═══ Supplied entries ═══
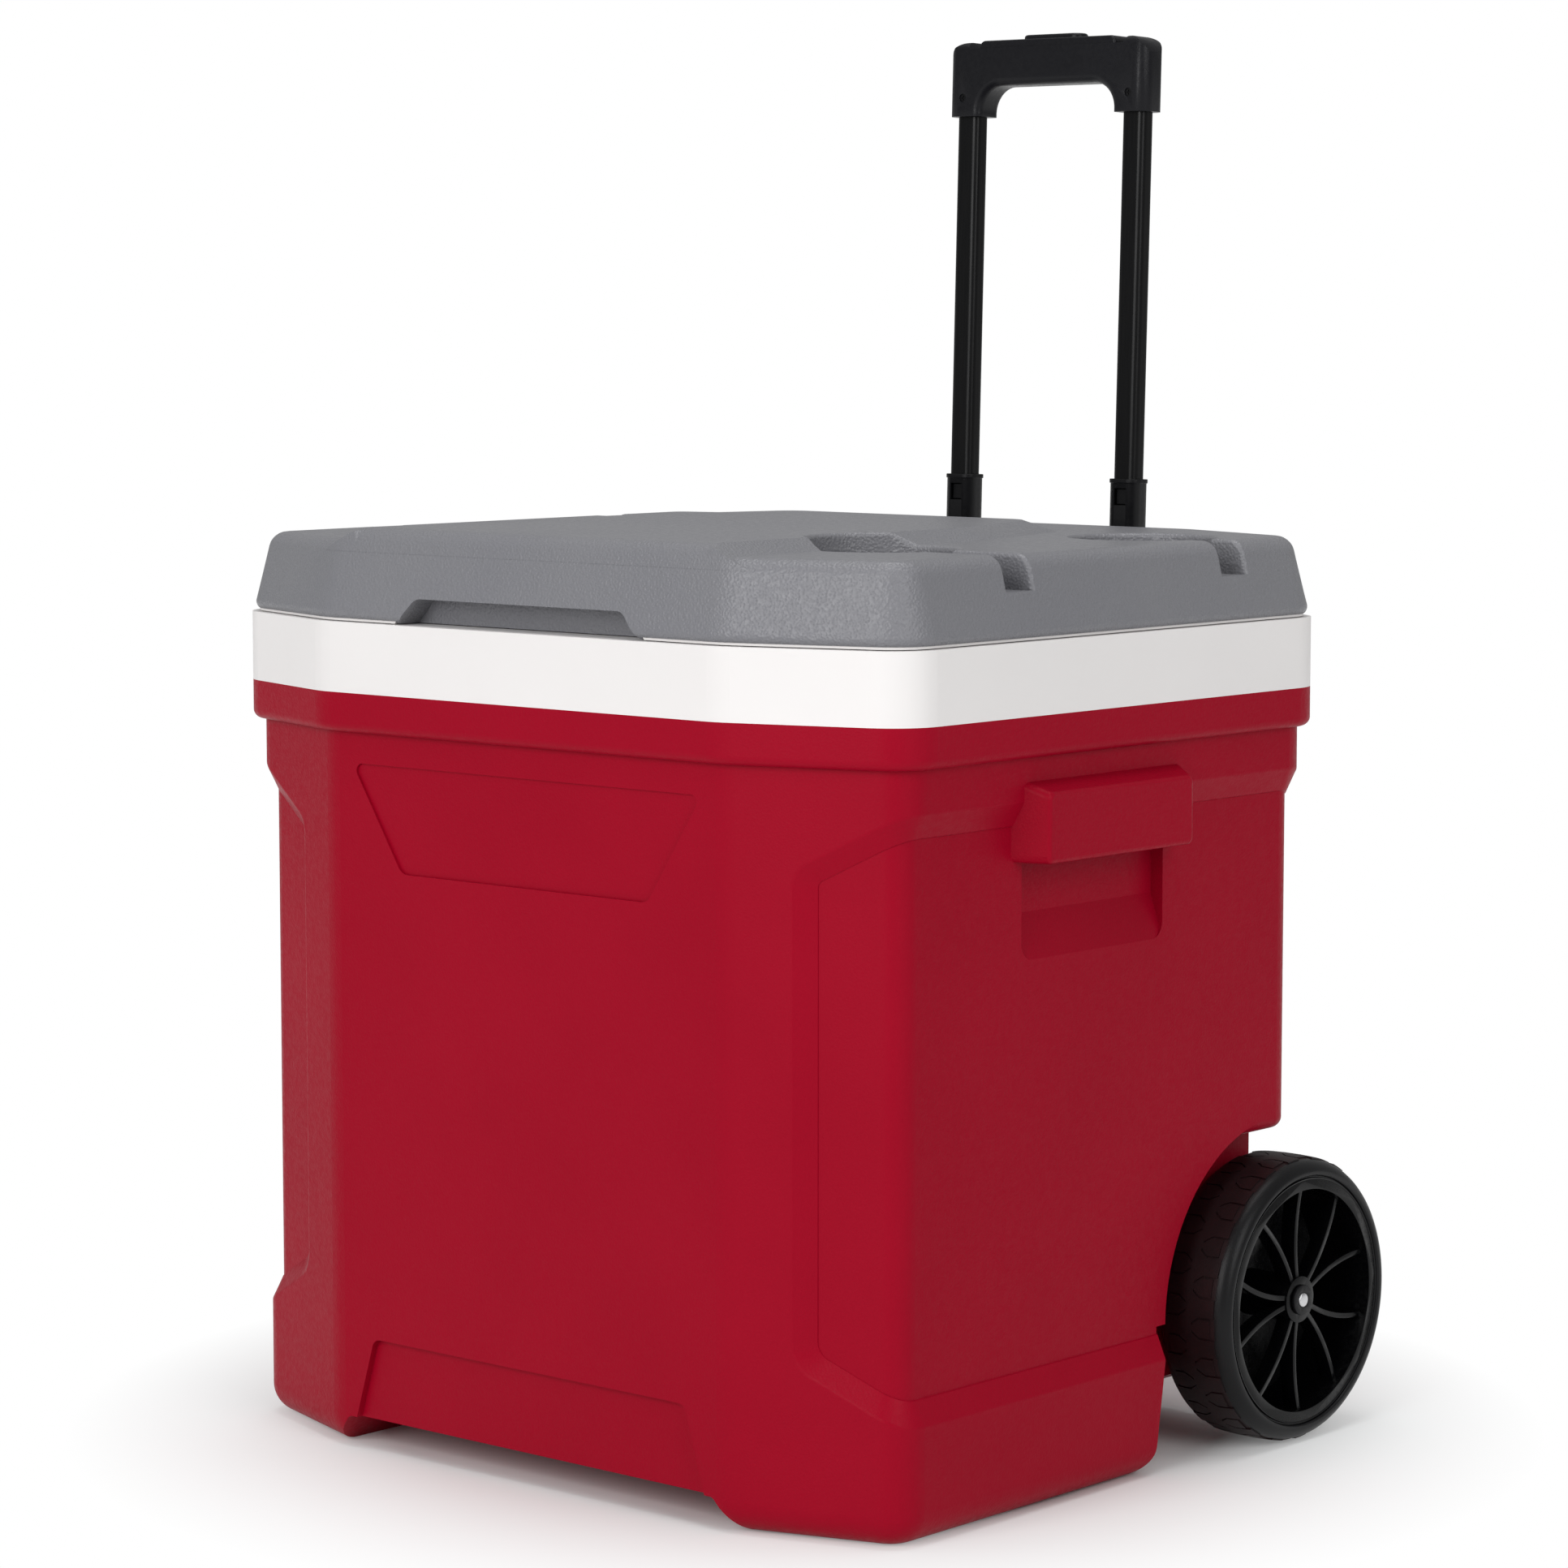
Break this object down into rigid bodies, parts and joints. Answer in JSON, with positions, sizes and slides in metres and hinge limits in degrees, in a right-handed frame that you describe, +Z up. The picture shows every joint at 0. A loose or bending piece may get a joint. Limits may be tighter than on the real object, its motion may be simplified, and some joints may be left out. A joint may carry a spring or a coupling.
{
  "type": "wheeled cooler",
  "caption": "Chest cooler on two rear wheels with a hinged lid, cup holders, moulded side grips and a telescoping tow handle with a release button.",
  "frame": {"origin": "middle of the whole cooler's footprint, on the floor, handle extended", "axes": "+Z up, -Y towards the front, +X to the right as seen from the front"},
  "size_m": [0.512, 0.4728, 0.7912],
  "materials": {
    "red_shell": "satin",
    "white_liner": "satin",
    "grey_lid": "matte",
    "foam": "matte",
    "black_plastic": "satin",
    "grip_plastic": "matte",
    "black_tube": "gloss",
    "wheel_plastic": "gloss",
    "tyre": "matte",
    "bright_steel": "satin"
  },
  "bodies": {
    "chest": {"body_shell": "red_shell", "body_liner": "white_liner", "body_foam": "foam", "hinge_bracket_left": "black_plastic", "hinge_bracket_right": "black_plastic", "hinge_pin_left": "bright_steel", "hinge_pin_right": "bright_steel", "hinge_screws": "bright_steel", "axle": "bright_steel", "axle_bush_left": "black_plastic", "axle_bush_right": "black_plastic", "axle_retainer_left": "black_plastic", "axle_retainer_right": "black_plastic", "handle_sleeve_left": "black_tube", "handle_sleeve_right": "black_tube", "sleeve_foot_left": "black_plastic", "sleeve_foot_right": "black_plastic", "upper_bracket": "black_plastic", "lower_bracket": "black_plastic", "bracket_screws": "bright_steel", "drain_spout": "white_liner", "drain_nut": "white_liner"},
    "lid": {"lid_shell": "grey_lid", "lid_liner": "white_liner", "lid_foam": "foam"},
    "wheel_left": {"wheel_rim_left": "wheel_plastic", "tyre_left": "tyre"},
    "wheel_right": {"wheel_rim_right": "wheel_plastic", "tyre_right": "tyre"},
    "handle_middle": {"middle_tube_left": "black_tube", "middle_tube_right": "black_tube", "middle_foot_left": "black_plastic", "middle_foot_right": "black_plastic", "collar_left": "black_plastic", "collar_right": "black_plastic"},
    "handle_upper": {"upper_tube_left": "black_tube", "upper_tube_right": "black_tube", "upper_foot_left": "black_plastic", "upper_foot_right": "black_plastic", "grip_shell": "grip_plastic", "grip_cover": "grip_plastic", "grip_screws": "black_plastic", "button_spring": "bright_steel"},
    "release_button": {"release_button": "grip_plastic", "release_yoke": "black_plastic", "push_rod_left": "bright_steel", "push_rod_right": "bright_steel"},
    "lock_left": {"lock_tongue_left": "black_plastic"},
    "lock_right": {"lock_tongue_right": "black_plastic"},
    "drain_plug": {"drain_plug": "white_liner"}
  },
  "joints": [
    {"name": "lid_hinge", "type": "hinge", "parent": "chest", "child": "lid", "pos_m": [0, 0.18254, 0.494], "axis": [-1, 0, 0], "range_deg": [0, 92]},
    {"name": "wheel_left_spin", "type": "hinge", "parent": "chest", "child": "wheel_left", "pos_m": [-0.2325, 0.13224, 0.08], "axis": [1, 0, 0], "continuous": true},
    {"name": "wheel_right_spin", "type": "hinge", "parent": "chest", "child": "wheel_right", "pos_m": [0.2325, 0.13224, 0.08], "axis": [1, 0, 0], "continuous": true},
    {"name": "handle_middle_slide", "type": "slide", "parent": "chest", "child": "handle_middle", "axis": [0, 0.0305, 0.9995], "range_m": [-0.1, 0]},
    {"name": "handle_upper_slide", "type": "slide", "parent": "handle_middle", "child": "handle_upper", "axis": [0, 0.0305, 0.9995], "range_m": [-0.212, 0]},
    {"name": "release_button_press", "type": "slide", "parent": "handle_upper", "child": "release_button", "axis": [0, -0.0305, -0.9995], "range_m": [0, 0.005], "stiffness_N_per_m": 600, "springref_m": -0.005, "deforming": ["button_spring"]},
    {"name": "lock_left_slide", "type": "slide", "parent": "handle_upper", "child": "lock_left", "axis": [0, 0.9995, -0.0305], "range_m": [0, 0.0025]},
    {"name": "lock_right_slide", "type": "slide", "parent": "handle_upper", "child": "lock_right", "axis": [0, 0.9995, -0.0305], "range_m": [0, 0.0025]},
    {"name": "drain_plug_pull", "type": "slide", "parent": "chest", "child": "drain_plug", "axis": [0, 1, 0], "range_m": [0, 0.03]}
  ],
  "couplings": [
    {"joint": "lock_left_slide", "follows": "release_button_press", "ratio": 0.5},
    {"joint": "lock_right_slide", "follows": "release_button_press", "ratio": 0.5}
  ]
}
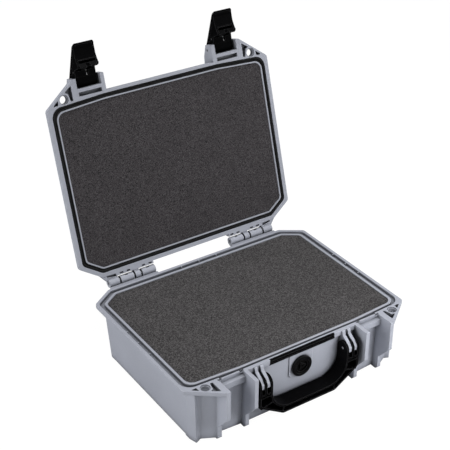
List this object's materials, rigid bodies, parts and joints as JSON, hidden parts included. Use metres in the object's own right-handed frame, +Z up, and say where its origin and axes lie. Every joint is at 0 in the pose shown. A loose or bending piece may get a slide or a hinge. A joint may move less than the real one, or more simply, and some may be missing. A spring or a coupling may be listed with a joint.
{
  "type": "hard-shell equipment case",
  "caption": "Open hard-shell equipment case with foam inserts, swing lid on rear hinges, over-centre latches, folding carry handle and pressure valve.",
  "frame": {"origin": "middle of the case's flat bottom, on the surface that it stands on", "axes": "+X to the case's right-hand side, +Y to its back, +Z up"},
  "size_m": [0.39, 0.4348, 0.4534],
  "materials": {
    "grey_shell": "fine moulded grain, satin",
    "foam": "open-cell foam, charcoal, matt",
    "seal_rubber": "soft black rubber",
    "black_plastic": "fine grain, semi-matt black",
    "valve_plastic": "smooth semi-matt black",
    "steel": "drawn stainless wire"
  },
  "bodies": {
    "base": {"base_shell": "grey_shell", "base_foam_bottom": "foam", "base_foam_middle": "foam", "base_foam_top": "foam", "front_strip": "black_plastic", "valve_body": "valve_plastic", "valve_core": "valve_plastic", "valve_nut": "valve_plastic", "valve_seal": "seal_rubber", "hinge_pin_left": "steel", "hinge_pin_right": "steel", "handle_pin_left": "steel", "handle_pin_right": "steel"},
    "lid": {"lid_shell": "grey_shell", "lid_seal": "seal_rubber", "lid_foam": "foam", "latch_pin_left": "steel", "latch_pin_right": "steel"},
    "handle": {"handle": "black_plastic"},
    "latch_left": {"latch_lever_left": "black_plastic", "catch_pin_left": "steel", "latch_spring_left": "steel"},
    "catch_left": {"latch_catch_left": "black_plastic"},
    "latch_right": {"latch_lever_right": "black_plastic", "catch_pin_right": "steel", "latch_spring_right": "steel"},
    "catch_right": {"latch_catch_right": "black_plastic"}
  },
  "joints": [
    {"name": "lid_hinge", "type": "hinge", "parent": "base", "child": "lid", "pos_m": [0, 0.1648, 0.0992], "axis": [1, 0, 0], "range_deg": [0, 106.7]},
    {"name": "handle_swing", "type": "hinge", "parent": "base", "child": "handle", "pos_m": [0, -0.135, 0.074], "axis": [-1, 0, 0], "range_deg": [0, 90]},
    {"name": "latch_left_swing", "type": "hinge", "parent": "lid", "child": "latch_left", "pos_m": [-0.121, 0.26565, 0.39082], "axis": [1, 0, 0], "range_deg": [0, 70]},
    {"name": "catch_left_press", "type": "hinge", "parent": "latch_left", "child": "catch_left", "pos_m": [-0.121, 0.26774, 0.407], "axis": [1, 0, 0], "range_deg": [-8, 0], "stiffness_Nm_per_rad": 0.05},
    {"name": "latch_right_swing", "type": "hinge", "parent": "lid", "child": "latch_right", "pos_m": [0.121, 0.26565, 0.39082], "axis": [1, 0, 0], "range_deg": [0, 70]},
    {"name": "catch_right_press", "type": "hinge", "parent": "latch_right", "child": "catch_right", "pos_m": [0.121, 0.26774, 0.407], "axis": [1, 0, 0], "range_deg": [-8, 0], "stiffness_Nm_per_rad": 0.05}
  ]
}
═══
**Goal**
Only the number is wanted: how many lines in the entries above contain the word "metres"?

**Finished answer**
2